目前經過醫療體系系統的研究,醫生和專家們得出一些結論:人在做夢的時候,大腦會分泌出一種特殊的蛋白質,用來整合加工我們人類白天參與的社會活動產生的和接受到的信息,進而把儲存記憶轉化為永久記憶。另外人體內的一些疾病,是可以在夢境中直接體現出來的。

比如:有人常夢到頭被敲打,醫生們發現這常常被發現于一些患腦部腫瘤或者神經系統疾病的患者身上,他們往往就會夢到自己的頭部被敲打,或者是頭部被灌水。

還有在夢中夢到自己窒息,一般和呼吸系統的疾病有關,這些病人還會夢到氣管被卡住、呼吸不暢,直至窒息。

有些冠狀動脈供血不足的人,有可能會夢到自己被猛獸或是歹徒追趕,結果想跑也跑不快,被驚醒后會發現自己還心有余悸,并且出汗、心跳明顯加快。

夢到自己的器官被擊打,這些如果總是夢到相應的器官打毆打,被刀刺中,而且夢里面受傷的部位在清醒后還會有隱隱作痛的感覺,那么這些器官可能是在發生著病變。

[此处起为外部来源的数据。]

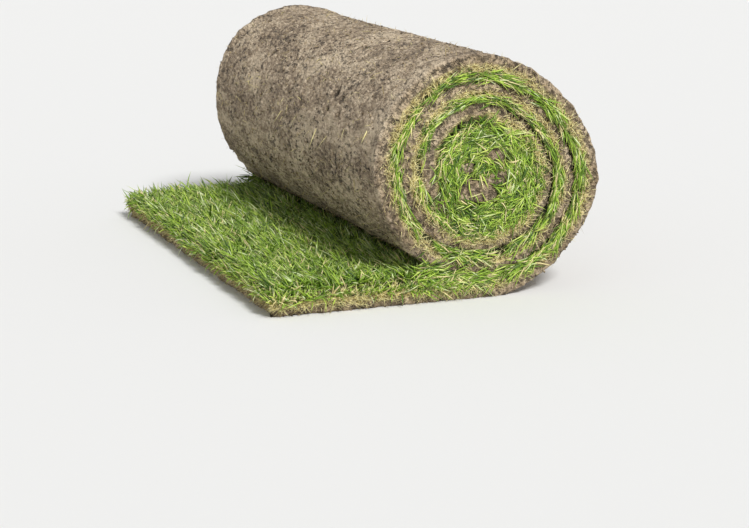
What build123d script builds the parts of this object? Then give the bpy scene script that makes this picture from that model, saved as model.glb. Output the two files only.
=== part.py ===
from build123d import *
import math
import os

# One strip of turf, cut with its soil and rolled up with the grass inside.
# The roll lies along Y. Its loose end lies flat on the ground towards -X, grass up.
# The origin is on the ground, under the middle of the whole piece.

# Strip of turf
strip_width = 457.0  # the length of the roll, 18 in
soil_thickness = 12.7  # soil and roots left on by the cutter's blade, half an inch
pressed_grass = 7.0  # grass squeezed between one turn and the next
standing_grass = 12.0  # close grass on the loose end, above the soil
loose_length = 188.0  # from the foot of the roll to the cut end
cut_edge_setback = 5.0  # the grass stands this far back from the cut edges of the soil
edge_bevel = 3.0  # crumbled off the long edges of the soil, on both cut sides

# Winding
half_turns = 9
heart_radius = 25.0  # to the soil face of the innermost half turn

# The strip winds on two centres, one above the other over the foot of the roll.
# Each half turn has the other centre, and a radius smaller by one step, than the one outside it.
turn_step = (soil_thickness + pressed_grass) / 2
roll_radius = heart_radius + (half_turns - 1) * turn_step
foot_x = (loose_length - roll_radius) / 2
side_view = Plane(origin=(foot_x, 0, 0), x_dir=(1, 0, 0), z_dir=(0, -1, 0))


def wind(inset, turns=half_turns):
    """Half-turn arcs from the foot of the roll inwards, this far inside the soil's outer face."""
    arcs = []
    for turn in range(turns):
        on_left = turn % 2
        centre = (0, roll_radius + on_left * turn_step)
        radius = roll_radius - turn * turn_step - inset
        arcs.append(CenterArc(centre, radius, start_angle=90 if on_left else -90, arc_size=180))
    return arcs


with BuildPart() as turf_strip:
    # Soil: one band of even thickness, from the cut end, along the ground and in to the heart
    with BuildSketch(side_view):
        with BuildLine():
            outer_face = wind(inset=0)
            inner_face = wind(inset=soil_thickness)
            Line(outer_face[-1] @ 1, inner_face[-1] @ 1)
            Polyline(
                outer_face[0] @ 0,
                (-loose_length, 0),
                (-loose_length, soil_thickness),
                inner_face[0] @ 0,
            )
        make_face()
    extrude(amount=strip_width / 2, both=True)
    sides = turf_strip.faces().sort_by(Axis.Y)
    chamfer(sides[0].edges() + sides[-1].edges(), length=edge_bevel)

    # Grass: pressed flat between the turns, and standing on the loose end and in the nip
    # under the roll. It stops short of the cut edges, so the turns show on both ends.
    with BuildSketch(side_view):
        with BuildLine():
            rim = wind(inset=0, turns=2)
            Line(rim[-1] @ 1, rim[0] @ 0)
        make_face()
        with Locations((0, soil_thickness)):
            Rectangle(loose_length - cut_edge_setback, standing_grass, align=(Align.MAX, Align.MIN))
    extrude(amount=strip_width / 2 - cut_edge_setback, both=True)

turf_strip.part.label = "turf_strip"

wound_length = sum(
    math.pi * (roll_radius - turn * turn_step - soil_thickness / 2) for turn in range(half_turns)
)
print(f"strip laid flat: {wound_length + loose_length:.0f} x {strip_width:.0f} mm")
print(f"roll: {2 * roll_radius - turn_step:.0f} mm wide, {2 * roll_radius:.0f} mm high")

os.makedirs("parts", exist_ok=True)
export_step(turf_strip.part, "parts/turf_strip.step")
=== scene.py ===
import math

import bmesh
import bpy
import numpy as np
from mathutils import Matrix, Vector, noise


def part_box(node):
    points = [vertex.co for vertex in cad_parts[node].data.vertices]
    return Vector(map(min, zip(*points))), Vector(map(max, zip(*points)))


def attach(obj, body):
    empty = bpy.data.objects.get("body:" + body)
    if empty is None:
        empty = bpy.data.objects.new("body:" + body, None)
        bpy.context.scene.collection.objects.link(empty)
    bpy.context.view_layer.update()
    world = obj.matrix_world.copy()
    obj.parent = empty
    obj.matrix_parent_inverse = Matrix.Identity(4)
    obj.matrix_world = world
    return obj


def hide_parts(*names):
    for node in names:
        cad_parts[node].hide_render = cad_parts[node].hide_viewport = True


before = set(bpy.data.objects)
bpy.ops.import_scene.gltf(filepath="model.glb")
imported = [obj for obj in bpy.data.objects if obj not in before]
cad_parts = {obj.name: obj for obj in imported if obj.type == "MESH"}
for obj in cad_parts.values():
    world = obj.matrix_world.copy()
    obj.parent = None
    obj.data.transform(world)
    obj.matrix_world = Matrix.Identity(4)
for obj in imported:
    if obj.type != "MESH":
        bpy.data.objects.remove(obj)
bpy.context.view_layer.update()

# Sizes in metres. The strip lies as its solid does: wound on two centres over the foot of the roll,
# with its loose end flat on the ground towards -X.
SOIL = 0.0127
PRESSED_GRASS = 0.007
HALF_TURNS = 9
TURN_STEP = (SOIL + PRESSED_GRASS) / 2
strip_low, strip_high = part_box("turf_strip")
HALF_WIDTH = strip_high.y
ROLL_RADIUS = strip_high.z / 2
FOOT_X = strip_high.x - ROLL_RADIUS
LOOSE_LENGTH = FOOT_X - strip_low.x

# Lengths of the half turns along the foot of their grass, the outermost first
TURN_LENGTHS = np.pi * (ROLL_RADIUS - np.arange(HALF_TURNS) * TURN_STEP - SOIL)

# The outermost half turn on the side of the loose end
LEFT_CENTRE_Z = ROLL_RADIUS + TURN_STEP
LEFT_RADIUS = ROLL_RADIUS - TURN_STEP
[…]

孫良民對醫生表述說,自己曾經夢到過自己被人踩踏,有時候是頭部被踩,有時候是全身都被反復踩踏,還有時候是被什么動物啃食,更離奇的是有的夢還是自己被點著了,那種眼巴巴的看著自己燃燒的感覺真的無法言表,那種疼痛的記憶很是記憶猶新。

同時,他并沒有說明他的真實感受,因為那是他自己的依稀的感受:他感覺到夢中的自己和其它的那些仿佛都被濃烈的黑灰色的霧氣包裹著,同樣的在那層包裹的霧氣下面每個存在似乎都隱含著光。

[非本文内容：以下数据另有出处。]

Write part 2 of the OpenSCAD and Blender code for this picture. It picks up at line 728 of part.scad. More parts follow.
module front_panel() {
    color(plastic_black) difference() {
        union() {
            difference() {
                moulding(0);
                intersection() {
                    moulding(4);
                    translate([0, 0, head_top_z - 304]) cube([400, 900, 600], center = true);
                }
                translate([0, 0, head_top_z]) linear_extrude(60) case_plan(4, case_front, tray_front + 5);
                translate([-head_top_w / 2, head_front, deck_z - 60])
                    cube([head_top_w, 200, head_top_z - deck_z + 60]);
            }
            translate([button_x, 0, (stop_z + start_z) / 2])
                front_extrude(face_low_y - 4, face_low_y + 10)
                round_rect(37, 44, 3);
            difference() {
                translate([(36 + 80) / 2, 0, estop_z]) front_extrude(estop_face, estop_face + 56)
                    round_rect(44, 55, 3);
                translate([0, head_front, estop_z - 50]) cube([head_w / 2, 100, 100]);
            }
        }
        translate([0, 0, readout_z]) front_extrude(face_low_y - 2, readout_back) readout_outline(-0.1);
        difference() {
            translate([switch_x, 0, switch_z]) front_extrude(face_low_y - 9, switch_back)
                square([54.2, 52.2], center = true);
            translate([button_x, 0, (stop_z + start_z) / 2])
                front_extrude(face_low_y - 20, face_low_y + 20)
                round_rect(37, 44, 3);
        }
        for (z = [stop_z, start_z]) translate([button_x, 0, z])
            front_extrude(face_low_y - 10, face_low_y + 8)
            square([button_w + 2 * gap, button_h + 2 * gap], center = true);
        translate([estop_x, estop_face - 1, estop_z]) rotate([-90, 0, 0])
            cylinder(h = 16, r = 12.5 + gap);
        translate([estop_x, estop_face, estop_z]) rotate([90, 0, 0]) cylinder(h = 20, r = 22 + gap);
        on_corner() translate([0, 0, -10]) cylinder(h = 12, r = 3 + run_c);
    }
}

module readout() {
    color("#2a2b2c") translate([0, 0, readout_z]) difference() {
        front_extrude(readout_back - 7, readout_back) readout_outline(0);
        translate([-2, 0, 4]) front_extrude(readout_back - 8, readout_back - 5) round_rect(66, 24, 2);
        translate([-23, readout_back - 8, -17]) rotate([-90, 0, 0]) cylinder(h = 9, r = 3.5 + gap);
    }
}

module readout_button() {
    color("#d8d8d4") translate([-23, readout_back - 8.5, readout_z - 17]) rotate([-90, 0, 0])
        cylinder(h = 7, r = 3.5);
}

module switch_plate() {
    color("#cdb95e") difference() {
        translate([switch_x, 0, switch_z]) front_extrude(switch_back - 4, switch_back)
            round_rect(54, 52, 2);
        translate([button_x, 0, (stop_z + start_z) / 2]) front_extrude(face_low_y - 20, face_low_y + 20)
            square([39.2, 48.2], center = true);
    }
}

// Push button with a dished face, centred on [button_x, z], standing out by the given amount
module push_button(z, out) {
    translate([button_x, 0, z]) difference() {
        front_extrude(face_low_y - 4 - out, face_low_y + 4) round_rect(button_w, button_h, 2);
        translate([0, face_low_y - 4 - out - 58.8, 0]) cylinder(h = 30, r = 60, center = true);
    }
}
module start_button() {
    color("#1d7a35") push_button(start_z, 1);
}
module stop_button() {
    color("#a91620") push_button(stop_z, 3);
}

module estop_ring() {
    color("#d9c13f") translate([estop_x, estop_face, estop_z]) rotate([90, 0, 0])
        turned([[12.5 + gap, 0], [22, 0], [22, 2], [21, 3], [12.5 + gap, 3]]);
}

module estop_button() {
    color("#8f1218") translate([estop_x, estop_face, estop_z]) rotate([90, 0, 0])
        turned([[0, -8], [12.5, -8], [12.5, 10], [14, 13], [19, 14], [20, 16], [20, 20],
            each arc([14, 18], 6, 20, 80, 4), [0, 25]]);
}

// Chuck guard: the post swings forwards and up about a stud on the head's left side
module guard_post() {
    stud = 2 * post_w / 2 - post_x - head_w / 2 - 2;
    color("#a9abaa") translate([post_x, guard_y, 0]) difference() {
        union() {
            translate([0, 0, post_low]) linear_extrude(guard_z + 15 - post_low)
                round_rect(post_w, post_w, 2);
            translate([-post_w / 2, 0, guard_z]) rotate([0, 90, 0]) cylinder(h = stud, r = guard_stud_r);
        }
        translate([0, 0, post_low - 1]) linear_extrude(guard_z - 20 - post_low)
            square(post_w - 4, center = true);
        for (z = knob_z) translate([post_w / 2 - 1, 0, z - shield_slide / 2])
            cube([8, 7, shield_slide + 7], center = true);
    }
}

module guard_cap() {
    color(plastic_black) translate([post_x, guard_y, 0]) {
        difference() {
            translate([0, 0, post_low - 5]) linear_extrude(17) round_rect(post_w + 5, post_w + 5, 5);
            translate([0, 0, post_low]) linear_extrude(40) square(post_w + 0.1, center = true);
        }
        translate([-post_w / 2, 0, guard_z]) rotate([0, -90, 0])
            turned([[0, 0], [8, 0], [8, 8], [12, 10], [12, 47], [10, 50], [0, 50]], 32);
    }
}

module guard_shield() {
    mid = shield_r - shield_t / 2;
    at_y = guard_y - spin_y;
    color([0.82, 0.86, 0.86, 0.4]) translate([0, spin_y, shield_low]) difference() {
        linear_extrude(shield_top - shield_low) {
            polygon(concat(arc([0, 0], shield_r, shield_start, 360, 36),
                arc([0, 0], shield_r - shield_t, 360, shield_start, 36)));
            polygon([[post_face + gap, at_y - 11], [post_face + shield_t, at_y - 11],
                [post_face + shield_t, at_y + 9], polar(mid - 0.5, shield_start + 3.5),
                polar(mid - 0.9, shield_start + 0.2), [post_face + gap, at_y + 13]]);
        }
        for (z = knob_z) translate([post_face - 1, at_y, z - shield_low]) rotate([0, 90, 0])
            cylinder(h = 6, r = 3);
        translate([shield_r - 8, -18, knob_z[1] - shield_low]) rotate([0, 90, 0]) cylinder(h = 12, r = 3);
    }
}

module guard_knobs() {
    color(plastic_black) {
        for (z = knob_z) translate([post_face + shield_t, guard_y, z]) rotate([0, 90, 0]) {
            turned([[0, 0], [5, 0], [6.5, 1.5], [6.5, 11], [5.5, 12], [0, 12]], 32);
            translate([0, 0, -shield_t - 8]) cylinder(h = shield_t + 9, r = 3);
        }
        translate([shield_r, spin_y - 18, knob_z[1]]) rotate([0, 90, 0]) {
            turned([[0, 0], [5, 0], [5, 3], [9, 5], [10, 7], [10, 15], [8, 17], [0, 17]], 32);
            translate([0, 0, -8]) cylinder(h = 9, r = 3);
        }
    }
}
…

但每一次經驗豐富的專家還有醫生們檢查過后,都會告訴他,他的全身的器官和神經系統都沒有什么毛病,他的病狀應該就僅僅是做夢,并非那些病患體現出來的相應癥狀。

當時,從醫院出來的孫良民多少有些煩躁,因為剛剛接了母親的一個電話,照例關心了一下他的近期情況,還有那個父母最關心的個人問題。